▸ **GOAL**:
Reproduce the top of the data verbatim, through and including the line that contains "bpy.data.meshes.remove(pattern)".

▸ **INFORMATION SUPPLIED**:
..........

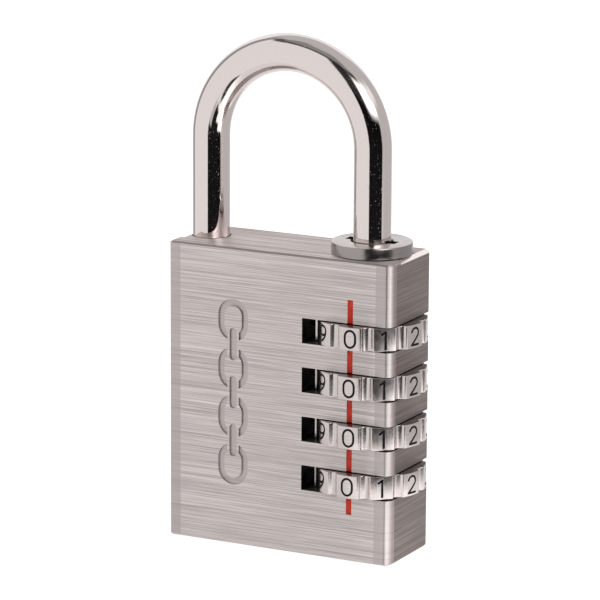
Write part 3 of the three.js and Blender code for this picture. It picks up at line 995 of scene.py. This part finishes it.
def make_hubs():
    pattern = hub_mesh()
    for i, z in enumerate(DIAL_Z, start=1):
        mesh = pattern.copy()
        mesh.transform(Matrix.Translation((HEEL_X, 0, z)))
        piece(f"code_hub_{i}", mesh, f"hub_{i}", [f"hub_{i}"], [BRASS], 25)
    bpy.data.meshes.remove(pattern)


def make_washer():
    low, high = box_mm("spring_washer")
    outer = high.x - HEEL_X
    edge = 0.1
    profile = [
        (HUB_BORE, low.z),
        (outer - edge, low.z),
        (outer, low.z + edge),
        (outer, high.z - edge),
        (outer - edge, high.z),
        (HUB_BORE, high.z),
    ]
    return piece("washer", lathe(profile, HEEL_X), "hub_4", ["spring_washer"], [STEEL], 25)


def make_hub_spring():
    """A helix whose last half turns lie flat, as on a real compression spring."""
    low, high = box_mm("hub_spring")
    wire = 0.3
    radius = high.x - HEEL_X - wire
    turns, steps = 2.5, 160
    points = []
    for i in range(steps + 1):
        share = i / steps
        rise = min(1.0, max(0.0, (share - 0.12) / 0.76))
        z = low.z + wire + (high.z - low.z - 2 * wire) * rise
        points.append(polar(radius, 360 * turns * share, z) + Vector((HEEL_X, 0, 0)))
    mesh = sweep(points, [wire] * len(points), 12, side_hint=Vector((0, 0, 1)))
    made = piece("compression_spring", mesh, "lock_body", ["hub_spring"], [SPRING_STEEL], 40)
    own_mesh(made)
    return made


def ribbon(path, thickness, half_width):
    """A strip of constant thickness that follows a path of (x, z), its width along Y."""
    rings = []
    for i, (x, z) in enumerate(path):
        x0, z0 = path[max(i - 1, 0)]
        x1, z1 = path[min(i + 1, len(path) - 1)]
        along = Vector((x1 - x0, 0, z1 - z0)).normalized()
        out = Vector((along.z, 0, -along.x)) * thickness / 2
        middle = Vector((x, 0, z))
        side = Vector((0, half_width, 0))
        rings.append([middle + out - side, middle + out + side, middle - out + side, middle - out - side])
    return loft(rings)


def make_detent_spring():
    """A spring strip with one smooth finger for each dial."""
    low, high = box_mm("detent_spring")
    thickness = 0.4
    rest_x = low.x + thickness / 2
    crest = high.x - thickness / 2 - rest_x
    finger_half = 1.9
    path = [(rest_x, low.z)]
    steps = 16
    for z in reversed(DIAL_Z):
        for i in range(steps + 1):
            share = 2 * i / steps - 1
            path.append((rest_x + crest * (0.5 + 0.5 * math.cos(math.pi * share)), z + finger_half * share))
    path.append((rest_x, high.z))
    mesh = ribbon(path, thickness * 0.96, (high.y - low.y) / 2)
    return piece("detent_strip", mesh, "lock_body", ["detent_spring"], [SPRING_STEEL], 40)


def make_detent_plug():
    low, high = box_mm("detent_plug")
    radius = high.x - DETENT_X
    edge = 0.2
    profile = [
        (radius - edge, low.z),
        (radius, low.z + edge),
        (radius, high.z - edge),
        (radius - edge, high.z),
    ]
    mesh = spindle(profile, DETENT_X)
    return piece("hole_plug", mesh, "lock_body", ["detent_plug"], [ENGRAVED], 25)


# ---------- Studio ----------

WHITE = (1.0, 1.0, 1.0, 1.0)
CAMERA_TARGET = Vector((-0.25, 0.92, 38.86))
CAMERA_DISTANCE = 619.7
CAMERA_AZIMUTH = 27.24
CAMERA_ELEVATION = 12.97
CAMERA_ROLL = 0.32
CAMERA_LENS = 236.3

# Cards of the light tent: azimuth range from the camera's side (right is positive), elevation
# range, softness of the edges, all in degrees, and brightness.
TENT_BASE = 0.52
TENT_CARDS = (
    (-215, -143, -90, 20, 10, 0.9),  # white background behind the lock
    (-215, -143, 18, 44, 9, 0.95),
    (-143, -121, -14, 56, 8, 0.3),  # gap beside the panel
    (-121, -22, -90, 54, 3, 0.82),  # large soft panel on the left
    (-22, 12, -90, -30, 6, 0.82),  # the panel's foot
    (-112, 34, 58, 80, 10, 0.26),  # dim ceiling over the panel
    (-124, 10, 54, 62, 4, 0.1),
    (6, 68, -52, -14, 9, 1.2),  # pale table on the right
    (46, 68, -42, -17, 9, 2.0),
    (-22, 57, -17, 21, 3, 0.005),  # dark room behind the camera
    (-6, 34, -25, -12, 4, 0.01),
    (-6, 18, -34, -20, 4, 0.01),
    (-30, 6, -51, -38, 5, 0.03),
    (-20, 14, 18, 57, 7, 0.03),
    (10, 42, 42, 58, 8, 0.07),
    (14, 60, 21, 43, 19, 3.5),  # key light
    (48, 92, 28, 45, 14, 0.95),
)


def make_camera():
    azimuth, elevation = math.radians(CAMERA_AZIMUTH), math.radians(CAMERA_ELEVATION)
    level = math.cos(elevation)
    back = Vector((math.sin(azimuth) * level, -math.cos(azimuth) * level, math.sin(elevation)))
    right = Vector((math.cos(azimuth), math.sin(azimuth), 0))
    data = bpy.data.cameras.new("camera")
    data.lens = CAMERA_LENS
    data.clip_start = 0.01
    data.clip_end = 20
    camera = bpy.data.objects.new("camera", data)
    turn = Matrix((right, back.cross(right), back)).transposed().to_4x4()
    roll = Matrix.Rotation(math.radians(CAMERA_ROLL), 4, "Z")
    camera.matrix_world = Matrix.Translation((CAMERA_TARGET + back * CAMERA_DISTANCE) * MM) @ turn @ roll
    bpy.context.scene.collection.objects.link(camera)
    bpy.context.scene.camera = camera


def window(tree, value, low, high, soft):
    """1 between low and high, 0 outside, with soft edges."""
    rise = remap(tree, value, low - soft / 2, low + soft / 2, smooth=True)
    fall = remap(tree, value, high - soft / 2, high + soft / 2, 1.0, 0.0, smooth=True)
    return maths(tree, "MULTIPLY", rise, fall)


def view_angles(tree):
    """Azimuth and elevation of a ray, in degrees, with azimuth 0 on the camera's side."""
    direction = add(tree, "ShaderNodeTexCoord").outputs["Generated"]
    inputs = {"Vector": direction, "Angle": -math.radians(CAMERA_AZIMUTH)}
    turned = add(tree, "ShaderNodeVectorRotate", inputs, rotation_type="Z_AXIS")
    parts = add(tree, "ShaderNodeSeparateXYZ", {"Vector": turned.outputs[0]})
    forward = maths(tree, "MULTIPLY", parts.outputs["Y"], -1.0)
    azimuth = maths(tree, "DEGREES", maths(tree, "ARCTAN2", parts.outputs["X"], forward))
    elevation = maths(tree, "DEGREES", maths(tree, "ARCSINE", parts.outputs["Z"]))
    behind = maths(tree, "SUBTRACT", azimuth, 360.0)
    past_seam = maths(tree, "GREATER_THAN", azimuth, 360.0 + TENT_CARDS[0][0])
    wrapped = add(tree, "ShaderNodeMix", {0: past_seam, 2: azimuth, 3: behind}).outputs[0]
    return wrapped, elevation


def make_tent():
    """World light: a pale tent with soft cards, fixed in the part's frame. The camera sees white."""
    world = bpy.data.worlds.new("light_tent")
    bpy.context.scene.world = world
    world.use_nodes = True
    tree = world.node_tree
    azimuth, elevation = view_angles(tree)
    light = TENT_BASE
    for left, right, low, high, soft, value in TENT_CARDS:
        across = window(tree, azimuth, left, right, soft)
        card = maths(tree, "MULTIPLY", across, window(tree, elevation, low, high, soft))
        light = add(tree, "ShaderNodeMix", {0: card, 2: light, 3: value}).outputs[0]
    seen = add(tree, "ShaderNodeLightPath").outputs["Is Camera Ray"]
    background = tree.nodes["Background"]
    strength = add(tree, "ShaderNodeMix", {0: seen, 2: light, 3: 1.0}).outputs[0]
    tree.links.new(strength, background.inputs["Strength"])
    background.inputs["Color"].default_value = WHITE


FLOOR_HALF = 3.0  # metres
FLOOR_DROP = 0.0001  # metres below the part, so that the two don't share a plane
FLOOR_GREY = 0.9
FLOOR_GLOW = 0.7  # lifts the floor to the white that the camera sees behind it
FLOOR_REACH = 62  # millimetres of floor that the metal mirrors; beyond that it sees the tent
KEY_POOL_AZIMUTH = 36  # the key light's pool on the floor, from the camera's side
KEY_POOL_EDGES = (14, 40)  # from the part's axis, in millimetres
KEY_POOL_GLOW = (0.75, 1.5)


def floor_as_mirrored(tree):
    """The floor as the metal sees it: a glowing patch round the part, brighter towards the key light."""
    place = add(tree, "ShaderNodeNewGeometry").outputs["Position"]
    away = add(tree, "ShaderNodeVectorMath", {0: place}, operation="LENGTH").outputs["Value"]
    far = remap(tree, away, FLOOR_REACH * 0.9 * MM, FLOOR_REACH * 1.1 * MM)
    clear = add(tree, "ShaderNodeBsdfTransparent").outputs[0]
    towards_key = math.radians(CAMERA_AZIMUTH + KEY_POOL_AZIMUTH)
    key_side = (math.sin(towards_key), -math.cos(towards_key), 0)
    dot = add(tree, "ShaderNodeVectorMath", {0: place, 1: key_side}, operation="DOT_PRODUCT")
    edges = [edge * MM for edge in KEY_POOL_EDGES]
    glow = remap(tree, dot.outputs["Value"], *edges, *KEY_POOL_GLOW)
    lit = add(tree, "ShaderNodeEmission", {"Color": WHITE, "Strength": glow}).outputs[0]
    return add(tree, "ShaderNodeMixShader", {0: far, 1: lit, 2: clear}).outputs[0]


def make_floor():
    """A pale sweep."""
    mesh = bpy.data.meshes.new("floor")
    z = BODY_LOW.z * MM - FLOOR_DROP
    corners = [(x * FLOOR_HALF, y * FLOOR_HALF, z) for x, y in ((-1, -1), (1, -1), (1, 1), (-1, 1))]
    mesh.from_pydata(corners, [], [(0, 1, 2, 3)])
    floor = bpy.data.objects.new("floor", mesh)
    bpy.context.scene.collection.objects.link(floor)
    material, tree, shader = new_material("pale_floor")
    shader.inputs["Base Color"].default_value = (FLOOR_GREY, FLOOR_GREY, FLOOR_GREY, 1.0)
    shader.inputs["Roughness"].default_value = 0.9
    shader.inputs["Emission Color"].default_value = WHITE
    shader.inputs["Emission Strength"].default_value = FLOOR_GLOW
    glossy = add(tree, "ShaderNodeLightPath").outputs["Is Glossy Ray"]
    seen = add(tree, "ShaderNodeMixShader", {0: glossy, 1: shader.outputs[0], 2: floor_as_mirrored(tree)})
    tree.links.new(seen.outputs[0], tree.nodes["Material Output"].inputs["Surface"])
    mesh.materials.append(material)
    floor.visible_shadow = False


make_camera()
make_tent()
make_floor()
bpy.context.scene.view_settings.view_transform = "Standard"

make_body()
make_index_lines()
make_shackle()
make_collar()
make_sleeve()
make_dials()
make_hubs()
make_washer()
make_hub_spring()
make_detent_spring()
make_detent_plug()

..........

▸ **SOLVED EXERCISE**:
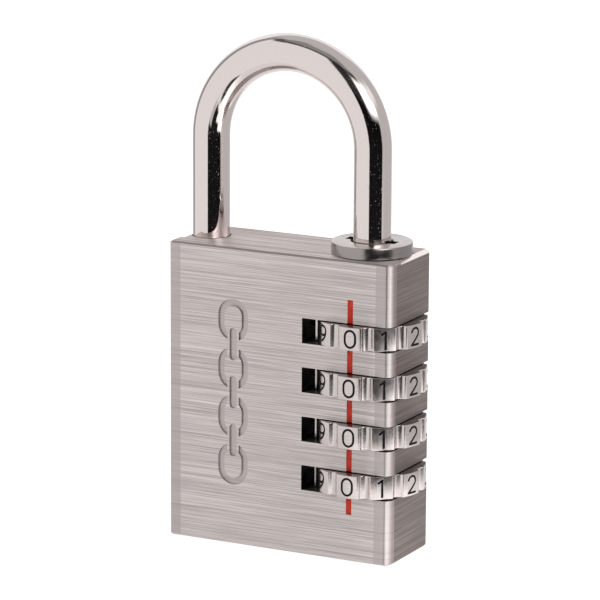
Write part 3 of the three.js and Blender code for this picture. It picks up at line 995 of scene.py. This part finishes it.
def make_hubs():
    pattern = hub_mesh()
    for i, z in enumerate(DIAL_Z, start=1):
        mesh = pattern.copy()
        mesh.transform(Matrix.Translation((HEEL_X, 0, z)))
        piece(f"code_hub_{i}", mesh, f"hub_{i}", [f"hub_{i}"], [BRASS], 25)
    bpy.data.meshes.remove(pattern)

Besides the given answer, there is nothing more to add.